Os cuidados pós-operatórios devem ser os mesmos de outras intervenções nasais, principalmente higiene nasal com soro fisiológico, devendo o paciente evitar esforço físico nas primeiras 48 horas pós-procedimento. Não é rotina o uso de antibióticos no pós-operatório. Em uma semana o paciente é revisado, a cavidade nasal é limpa de possíveis crostras e o paciente segue com tratamento local da mucosa nasal, usualmente a base de esteróides tópicos.
Complicações
Sangramento pode ocorrer em alguns casos, principalmente em pacientes com polipose difusa e infecção associada. Contudo na experiência dos autores são raros os casos que recebem alta do consultório com tamponamento nasal. Usualmente, pequenos tamponamentos localizados são colocados no término do procedimento enquanto observa-se o paciente. Enfatiza-se a necessidade de preparo préoperatório do paciente no sentido de reduzir qualquer infecção associada.
Outras complicações não foram observadas, porém julga-se prudente realizar-se a mesma rotina pré-operatória aplicada em cirurgia microscópica e/ou endoscópica funcional naso-sinusal, como por exemplo tomografia computadorizada de seios da face (4). Preferência para as incidências coronais no sentido de avaliar a extensão da doença e principalmente as estruturas anatômicas nobres de vizinhança (lâmina papirácea, teto do etmóide, etc ... ).
Vantagens
A técnica pode ser realizada em consultório sob anestesia tópica da mucosa nasal e permite remoção atraumática, precisa e segura de tecidos polipóides.

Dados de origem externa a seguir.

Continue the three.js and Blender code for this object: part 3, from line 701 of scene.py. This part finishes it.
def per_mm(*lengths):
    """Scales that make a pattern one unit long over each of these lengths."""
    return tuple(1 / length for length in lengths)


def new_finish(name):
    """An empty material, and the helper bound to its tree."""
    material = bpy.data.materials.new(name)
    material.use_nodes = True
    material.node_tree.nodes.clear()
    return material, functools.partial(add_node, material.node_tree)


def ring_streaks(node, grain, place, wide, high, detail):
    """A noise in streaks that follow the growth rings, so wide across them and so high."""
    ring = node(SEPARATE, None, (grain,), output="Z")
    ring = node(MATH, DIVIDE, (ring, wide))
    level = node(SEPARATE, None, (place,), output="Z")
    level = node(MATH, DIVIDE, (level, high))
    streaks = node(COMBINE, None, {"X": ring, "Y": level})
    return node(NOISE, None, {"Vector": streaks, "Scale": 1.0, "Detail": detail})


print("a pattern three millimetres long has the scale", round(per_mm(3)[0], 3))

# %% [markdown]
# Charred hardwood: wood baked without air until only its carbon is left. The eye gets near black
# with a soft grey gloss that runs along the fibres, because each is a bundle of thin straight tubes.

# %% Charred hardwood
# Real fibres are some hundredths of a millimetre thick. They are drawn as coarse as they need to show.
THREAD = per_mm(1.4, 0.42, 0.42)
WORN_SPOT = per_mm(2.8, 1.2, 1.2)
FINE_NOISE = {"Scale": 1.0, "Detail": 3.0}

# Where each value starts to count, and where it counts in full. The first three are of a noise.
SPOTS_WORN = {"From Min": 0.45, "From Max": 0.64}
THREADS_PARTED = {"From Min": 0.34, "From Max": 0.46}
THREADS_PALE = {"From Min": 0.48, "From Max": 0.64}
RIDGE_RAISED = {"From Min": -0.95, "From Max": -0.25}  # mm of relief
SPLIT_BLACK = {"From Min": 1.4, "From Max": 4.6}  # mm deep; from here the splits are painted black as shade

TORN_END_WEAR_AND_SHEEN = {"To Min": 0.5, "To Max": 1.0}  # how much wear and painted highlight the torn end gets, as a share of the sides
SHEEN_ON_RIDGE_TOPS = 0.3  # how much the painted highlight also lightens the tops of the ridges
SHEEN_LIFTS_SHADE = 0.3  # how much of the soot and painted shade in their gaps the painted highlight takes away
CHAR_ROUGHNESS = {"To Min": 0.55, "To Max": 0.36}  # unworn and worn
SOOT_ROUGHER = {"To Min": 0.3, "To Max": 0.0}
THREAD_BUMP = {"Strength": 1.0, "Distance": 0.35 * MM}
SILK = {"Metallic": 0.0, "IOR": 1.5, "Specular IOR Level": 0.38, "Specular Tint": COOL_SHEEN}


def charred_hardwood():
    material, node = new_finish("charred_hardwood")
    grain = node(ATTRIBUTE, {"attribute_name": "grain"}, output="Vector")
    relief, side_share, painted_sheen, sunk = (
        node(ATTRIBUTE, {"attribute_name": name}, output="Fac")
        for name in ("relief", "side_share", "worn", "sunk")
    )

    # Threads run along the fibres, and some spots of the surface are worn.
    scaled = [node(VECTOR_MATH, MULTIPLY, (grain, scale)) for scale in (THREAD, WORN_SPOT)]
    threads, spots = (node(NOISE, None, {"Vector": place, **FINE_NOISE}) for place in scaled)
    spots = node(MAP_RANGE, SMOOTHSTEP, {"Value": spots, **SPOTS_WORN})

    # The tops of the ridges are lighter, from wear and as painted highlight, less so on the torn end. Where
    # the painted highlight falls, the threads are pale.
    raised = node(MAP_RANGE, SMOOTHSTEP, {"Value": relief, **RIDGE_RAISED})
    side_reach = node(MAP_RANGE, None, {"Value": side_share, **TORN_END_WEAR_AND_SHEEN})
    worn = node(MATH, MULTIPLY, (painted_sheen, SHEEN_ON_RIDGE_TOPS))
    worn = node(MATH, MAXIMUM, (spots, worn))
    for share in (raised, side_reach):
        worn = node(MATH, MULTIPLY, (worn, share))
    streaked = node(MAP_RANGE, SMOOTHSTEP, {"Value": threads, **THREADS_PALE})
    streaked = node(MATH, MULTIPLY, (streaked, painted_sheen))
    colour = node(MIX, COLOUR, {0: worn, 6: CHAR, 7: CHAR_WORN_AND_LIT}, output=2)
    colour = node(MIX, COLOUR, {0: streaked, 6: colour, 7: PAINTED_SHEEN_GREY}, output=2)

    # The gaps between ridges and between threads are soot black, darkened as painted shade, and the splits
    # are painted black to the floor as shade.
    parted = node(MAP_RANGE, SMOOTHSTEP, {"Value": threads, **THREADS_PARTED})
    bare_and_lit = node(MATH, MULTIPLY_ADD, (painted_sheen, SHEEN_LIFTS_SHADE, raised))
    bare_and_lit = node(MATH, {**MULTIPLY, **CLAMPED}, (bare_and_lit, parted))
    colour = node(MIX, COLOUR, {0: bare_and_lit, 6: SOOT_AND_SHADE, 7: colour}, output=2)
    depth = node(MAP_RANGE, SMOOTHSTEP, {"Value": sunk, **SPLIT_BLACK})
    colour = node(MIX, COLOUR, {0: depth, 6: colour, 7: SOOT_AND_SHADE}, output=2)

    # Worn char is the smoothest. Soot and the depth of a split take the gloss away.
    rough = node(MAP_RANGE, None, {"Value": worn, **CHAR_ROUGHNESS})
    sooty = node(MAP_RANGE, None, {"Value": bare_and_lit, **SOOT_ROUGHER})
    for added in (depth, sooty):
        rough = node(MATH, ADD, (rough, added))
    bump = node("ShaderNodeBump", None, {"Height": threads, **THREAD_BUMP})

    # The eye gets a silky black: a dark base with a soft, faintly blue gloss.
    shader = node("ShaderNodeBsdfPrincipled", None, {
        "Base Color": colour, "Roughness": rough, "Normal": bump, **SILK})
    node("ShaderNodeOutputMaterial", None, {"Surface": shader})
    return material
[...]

Isto é relevante em pacientes idosos que não são candidatos a anestesia geral, pacientes com polipose nasal e obstrução nasal como sintoma principal e não sinusite de repetição, pacientes que não toleram corticoterapia sistêmica, crianças cooperativas com polipose nasal e fibrose cística (polipose altamente recidivante). O Hummer evita a ruptura e o descolamento de mucosa nasal normal e consequentemente diminui o sangramento usualmente provocado pelas técnicas habituais de polipectomia (pinças de preensão ou alças). O menor sangramento possibilita o manejo sob anestesia local ambulatorial em consultório. Não há necessidade de tamponamento nasal na maioria dos casos. O tempo de cicratização diminui em função da menor exposição óssea assim como diminui a possibilidade de osteíte pós-operatória. Contudo deve ficar bem claro que o tratamento da polipose nasal vai muito além da simples extração dos tecidos doentes. Os pacientes devem continuar em acompanhamento e tratamento clínico prolongado. O sistema é ineficiente para estruturas ósseas, o que de certo modo protege o paciente de possíveis complicações (dano a lâmina papirácea e teto do etmóide). Por fim, em vista do tratamento ambulatorial, os custos do procedimento são reduzidos para o paciente.